KALT IST DER ABENDHAUCH

Gut möbliert

Morde unter Freunden

In der deutschen Geschichte des letzten Jahrhunderts fehlt es keineswegs an Tragödien. Trotzdem oder vielleicht gerade deshalb wirkt der deutsche Film im Umgang mit tragischen historischen Stoffen immer etwas ungeschickt. Werke wie Aimeé und Jaguar hinterlassen einen unangenehmen Nachgeschmack, weil die NS-Vergangenheit allzu nassforsch als Kulisse in Gebrauch genommen wird.

Mit Kalt ist der Abendhauch (nach dem Roman von Ingrid Noll) versucht sich Rainer Kaufmann im Genre des Historiendramas. Es geht um eine große, unerfüllte Liebe, die im Berlin der 30er Jahre ihren Anfang findet. Schon als junges Mädchen verliebt sich Charlotte (Fritzi Haberlandt) in den Filou Hugo (August Diehl). Der techtelt jedoch mit Charlottes älterer Schwester Ida, und als diese von ihm schwanger wird, zwingt der resolute Vater (Vadim Glowna) die beiden zur Hochzeit. Charlotte muss sich mit dem langweiligen Lehrer Bernhard (André Hennicke) zufrieden geben. Die Männer ziehen in den Krieg, die Karten werden neu gemischt. In den Nachkriegsjahren beginnen Hugo und Charlotte eine Affäre. Als Bernhard typhusverseucht aus der Gefangenschaft nach Hause kommt, stirbt er einen Stolpertod an der Tischkante und wird im Keller eingemauert. Trotzdem hat das Liebesglück keinen Bestand. Erst als Greise treffen sie sich wieder, um eine Leiche im Keller zu entsorgen und sich ein letztes Mal in die Arme zu schließen.

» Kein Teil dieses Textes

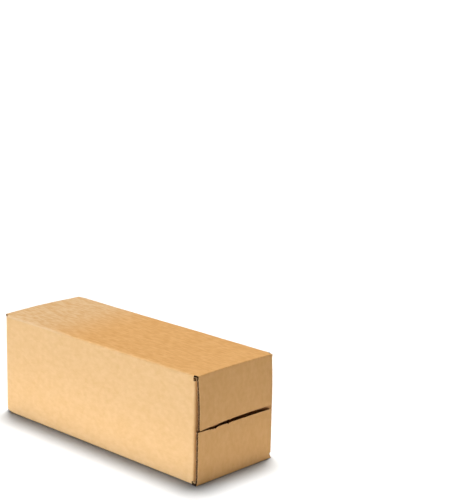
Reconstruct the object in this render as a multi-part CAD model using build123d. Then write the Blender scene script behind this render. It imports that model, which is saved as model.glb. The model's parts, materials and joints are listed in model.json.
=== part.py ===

Mit konventionellem Off-Kommentar und schlichter Rückblendendramaturgie erzählt Kaufmann seine Jahrhundertchronik. Auf der Vergangenheitsebene wird großes Gefühlskino herbeibeschworen, während die Wiederbegegnung der verliebten Tattergreise komödiantischen Charakter hat. Heinz Bennent und Gisela Trowe geben als seniles Liebespaar eine hinreißende Vorstellung. Als Historiendrama will Kalt ist der Abendhauch jedoch nicht recht funktionieren. Die verschieden Epochen werden ordentlich möbliert, aber die sterilen Kulissen vermitteln kein Gefühl für die jeweilige Zeit. Selbst die Trümmerjahre in Berlin sind hier eine blitzsaubere Veranstaltung. Kaufmann führt seine Liebesgeschichte routiniert, aber uninspiriert durch die Jahrzehnte, schwelgt nicht, sondern hakt die Stationen ab. Seine Figuren sprechen zwar von großen Gefühlen, und auch die Musiker im Off geben sich Mühe, aber irgendwie bleibt die Angelegenheit dann doch wieder zwischen Derrick und Vom Winde verweht auf halber Strecke liegen.

Martin Schwickert

D 2000 R: Rainer Kaufmann B: Kathrin Richter & Ralf Hertwig K: Klaus Eichhammer. D: Heinz Bennent, Gisela Trowe, August Diehl, Fritzi Haberlandt, 124 Min.